• **Information provided**
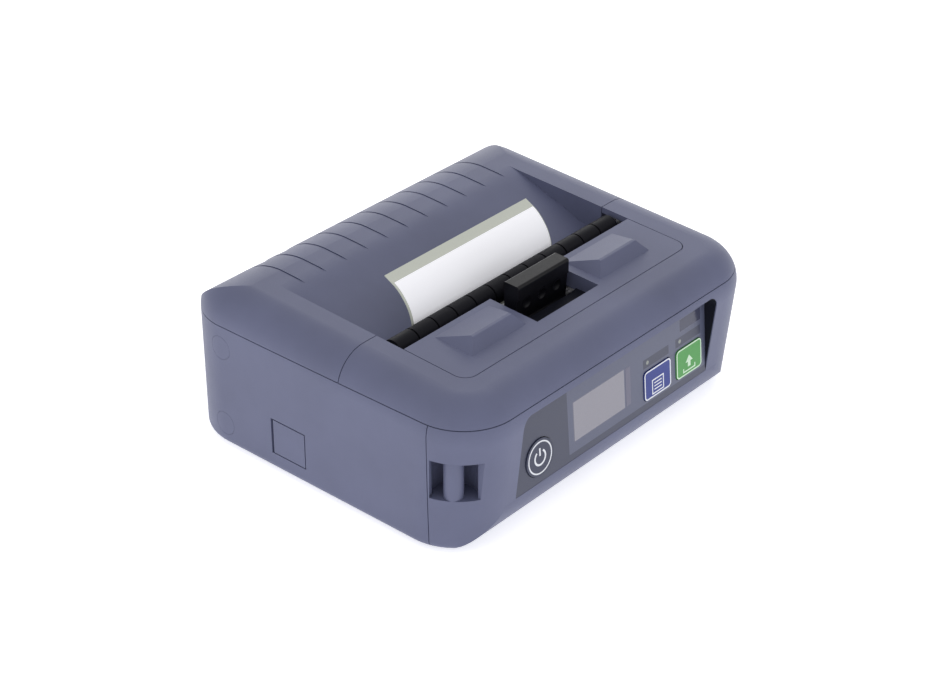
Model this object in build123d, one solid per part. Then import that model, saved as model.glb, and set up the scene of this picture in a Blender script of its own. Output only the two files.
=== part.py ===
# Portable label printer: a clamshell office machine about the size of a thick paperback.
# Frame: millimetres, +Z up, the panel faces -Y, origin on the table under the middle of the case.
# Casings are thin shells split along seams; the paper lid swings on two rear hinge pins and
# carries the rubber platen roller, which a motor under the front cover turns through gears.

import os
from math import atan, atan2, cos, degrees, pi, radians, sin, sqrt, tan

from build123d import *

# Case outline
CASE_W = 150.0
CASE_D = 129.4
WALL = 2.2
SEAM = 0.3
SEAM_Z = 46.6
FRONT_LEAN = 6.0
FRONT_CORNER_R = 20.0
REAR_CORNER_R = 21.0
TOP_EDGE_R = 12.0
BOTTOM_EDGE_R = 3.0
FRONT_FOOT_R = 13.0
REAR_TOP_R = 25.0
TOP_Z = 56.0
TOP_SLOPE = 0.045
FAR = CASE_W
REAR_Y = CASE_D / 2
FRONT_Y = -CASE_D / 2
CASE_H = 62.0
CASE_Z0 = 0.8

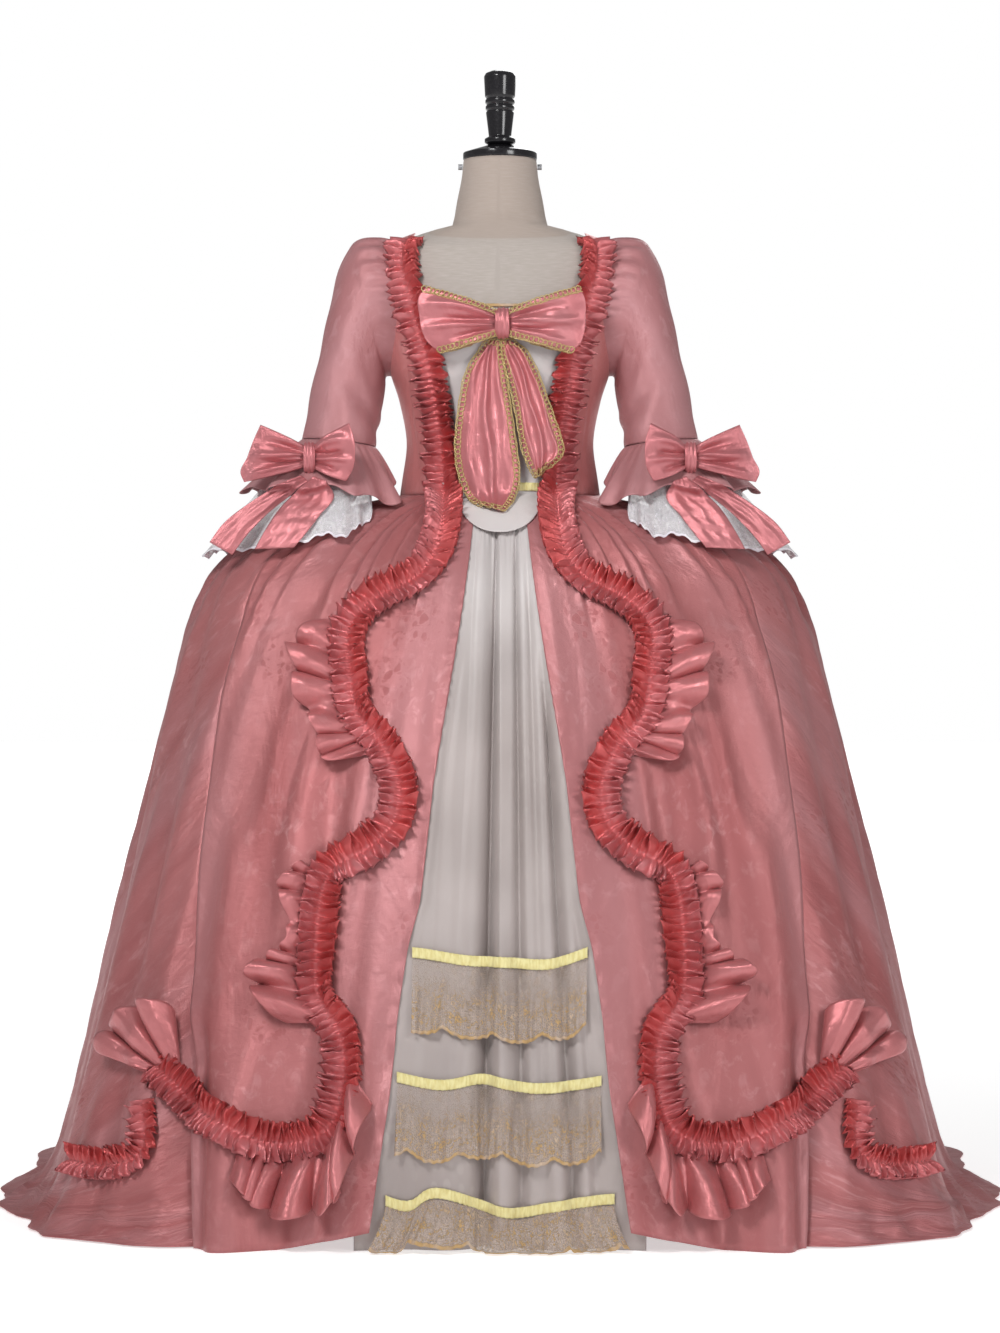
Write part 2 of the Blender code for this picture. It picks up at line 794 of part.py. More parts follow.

• **Exercise description**
Quote the data above in full, changing nothing.

• **Solution to this exercise**
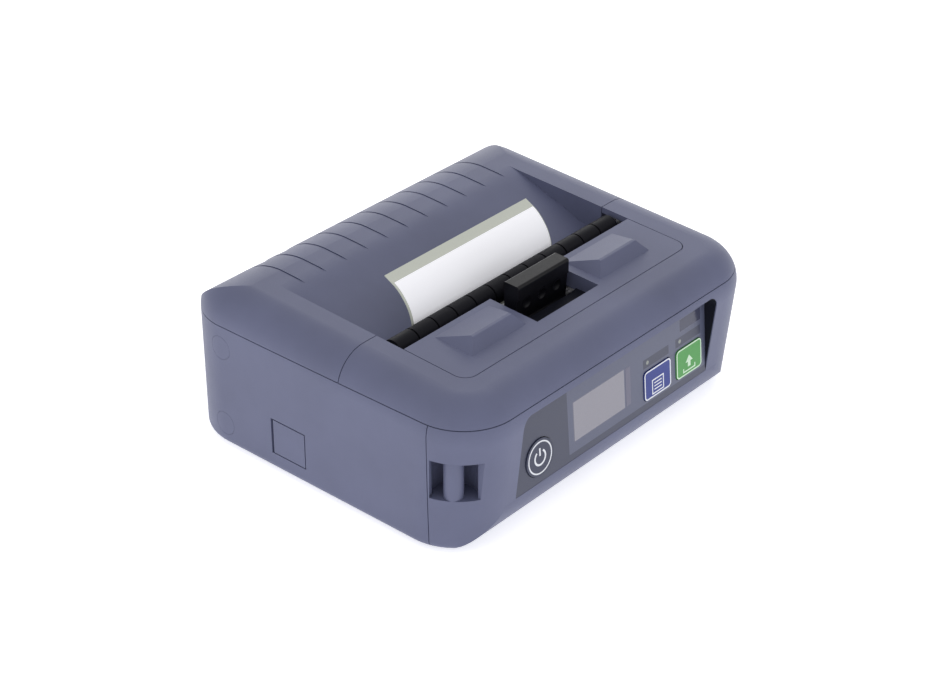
Model this object in build123d, one solid per part. Then import that model, saved as model.glb, and set up the scene of this picture in a Blender script of its own. Output only the two files.
=== part.py ===
# Portable label printer: a clamshell office machine about the size of a thick paperback.
# Frame: millimetres, +Z up, the panel faces -Y, origin on the table under the middle of the case.
# Casings are thin shells split along seams; the paper lid swings on two rear hinge pins and
# carries the rubber platen roller, which a motor under the front cover turns through gears.

import os
from math import atan, atan2, cos, degrees, pi, radians, sin, sqrt, tan

from build123d import *

# Case outline
CASE_W = 150.0
CASE_D = 129.4
WALL = 2.2
SEAM = 0.3
SEAM_Z = 46.6
FRONT_LEAN = 6.0
FRONT_CORNER_R = 20.0
REAR_CORNER_R = 21.0
TOP_EDGE_R = 12.0
BOTTOM_EDGE_R = 3.0
FRONT_FOOT_R = 13.0
REAR_TOP_R = 25.0
TOP_Z = 56.0
TOP_SLOPE = 0.045
FAR = CASE_W
REAR_Y = CASE_D / 2
FRONT_Y = -CASE_D / 2
CASE_H = 62.0
CASE_Z0 = 0.8

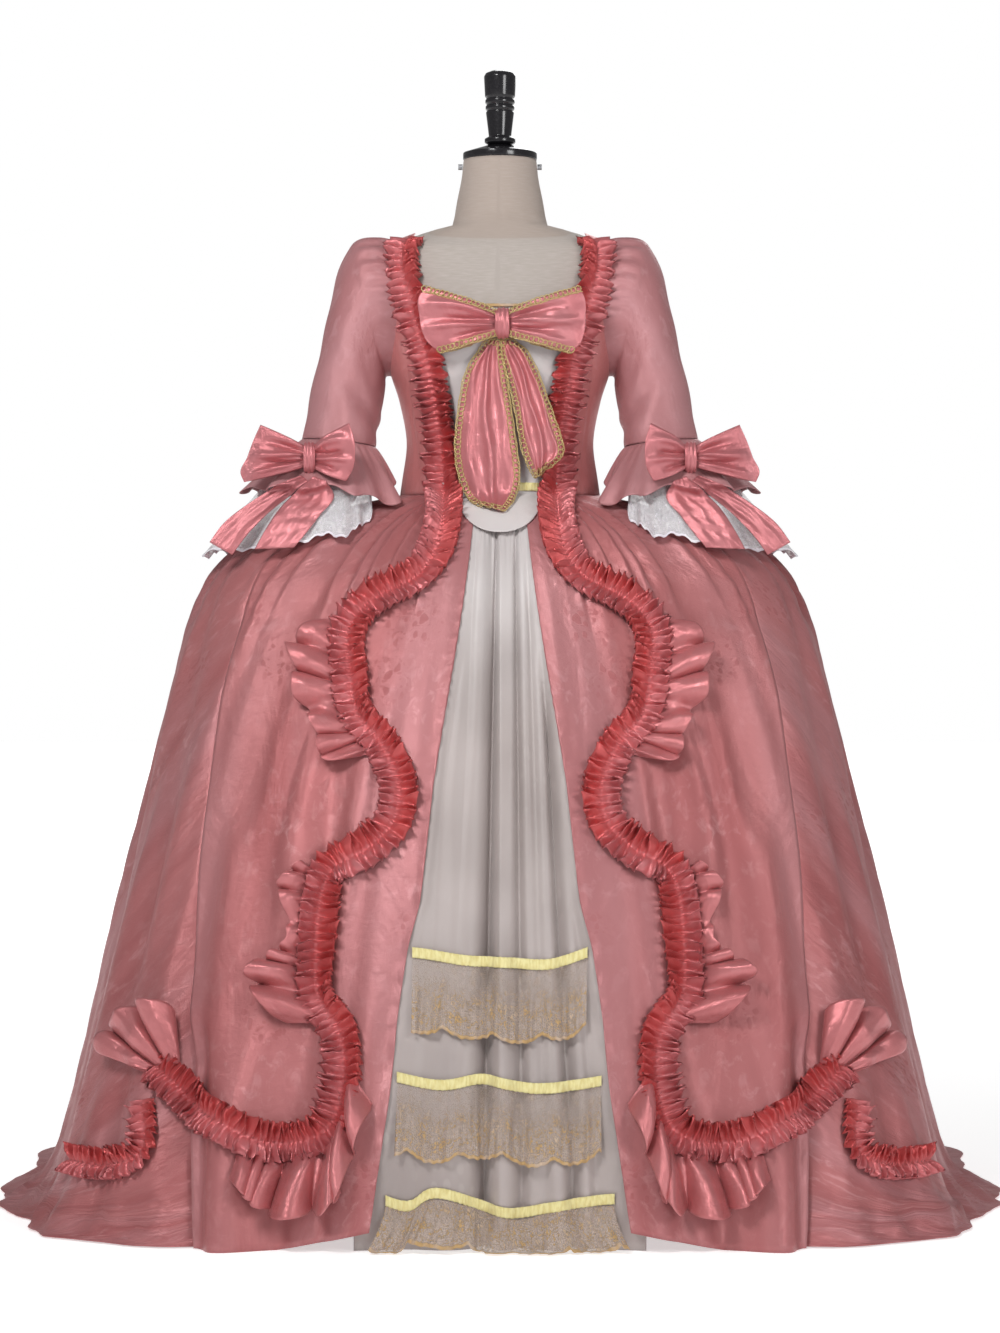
Write part 2 of the Blender code for this picture. It picks up at line 794 of part.py. More parts follow.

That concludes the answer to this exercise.